Concepedia

TLDR

Multiscale entropy evaluates time‑series complexity across scales, but its sample‑entropy estimates become statistically unreliable as the scale factor increases. This study proposes composite multiscale entropy to address the reliability problem of multiscale entropy at large time scales. The authors introduce CMSE and apply it to fault‑bearing vibration data to extract features. Simulations on white and 1/f noise and experiments on fault‑bearing vibration data show that CMSE yields more reliable entropy estimates at large scales and better feature separability than MSE.

Abstract

Multiscale entropy (MSE) was recently developed to evaluate the complexity of time series over different time scales.

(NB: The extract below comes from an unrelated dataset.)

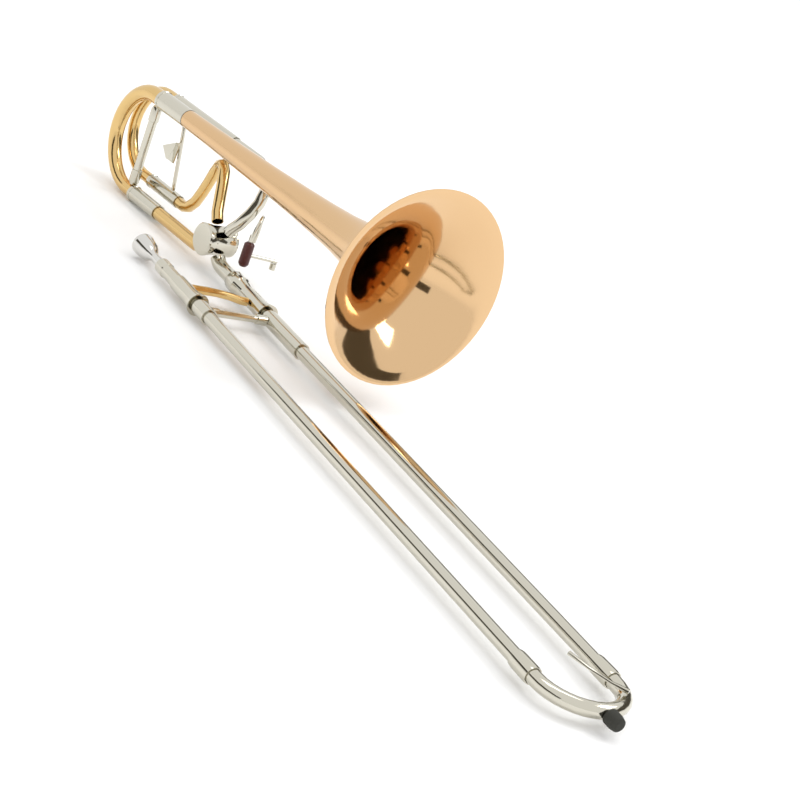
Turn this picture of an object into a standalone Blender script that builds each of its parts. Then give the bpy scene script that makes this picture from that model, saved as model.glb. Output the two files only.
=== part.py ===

Although the MSE algorithm has been successfully applied in a number of different fields, it encounters a problem in that the statistical reliability of the sample entropy (SampEn) of a coarse-grained series is reduced as a time scale factor is increased. Therefore, in this paper, the concept of a composite multiscale entropy (CMSE) is introduced to overcome this difficulty. Simulation results on both white noise and 1/f noise show that the CMSE provides higher entropy reliablity than the MSE approach for large time scale factors. On real data analysis, both the MSE and CMSE are applied to extract features from fault bearing vibration signals. Experimental results demonstrate that the proposed CMSE-based feature extractor provides higher separability than the MSE-based feature extractor.